Another important question concerns whether the mind can affect the body and the physical world. Interactionist dualism asserts that the mind and body interact causally, meaning that mental states can influence physical states and vice versa. However, this view raises questions about how two fundamentally different substances (mind and matter) could interact.

  • Example: If you decide to raise your hand, this mental decision leads to a physical action. But how can a non-physical mind cause a physical event?
3. Are Mental States Reducible to Physical States?

A central debate in philosophy and neuroscience is whether mental states can be fully reduced to physical states, such as brain activity.
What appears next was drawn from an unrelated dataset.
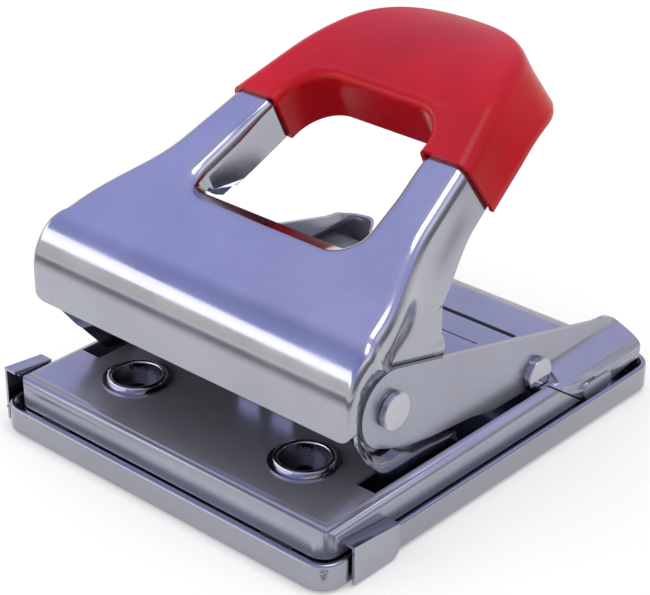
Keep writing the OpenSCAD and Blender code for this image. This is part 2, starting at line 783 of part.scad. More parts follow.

Reductionists argue that every mental state can be explained by a corresponding brain state, while non-reductionists maintain that mental states have properties that cannot be reduced to physical explanations.

  • Example: While scientists can map brain activity that corresponds to emotions like happiness, can the subjective feeling of happiness be fully explained by those brain states alone?

The Scientific Perspective on Mind and Matter

Advances in neuroscience and cognitive science have provided significant insights into how mental processes are related to brain activity. Techniques like fMRI (functional magnetic resonance imaging) allow scientists to observe how different areas of the brain are activated during various mental tasks. This has strengthened the materialist view that the mind arises from the brain’s physical processes. However, the subjective experience of consciousness—what it “feels like” to be conscious—remains a mystery.

1. Neuroscience and Brain Function

Neuroscientific research shows that brain damage, neurological disorders, and brain stimulation can significantly affect mental states, suggesting a close relationship between brain function and mental experience. For example, damage to specific brain regions, such as the prefrontal cortex, can lead to changes in personality, memory, and decision-making.

2. The Problem of Consciousness

Despite these advances, the hard problem of consciousness—the question of how physical processes give rise to subjective experience—remains unsolved. Some neuroscientists and philosophers, like David Chalmers, argue that consciousness cannot be fully explained by brain activity alone and may require a new scientific paradigm.

Conclusion

The relationship between mind and matter is a deeply complex and enduring question in both philosophy and science. Theories range from dualism, which separates mind and matter as distinct substances, to monism, which views them as two aspects of the same underlying reality. While scientific research has illuminated how the brain influences mental processes, the nature of consciousness and its relationship to physical matter remains a profound mystery. The ongoing dialogue between philosophy and science continues to explore the boundaries of this relationship, seeking to understand how the mind fits into the material world.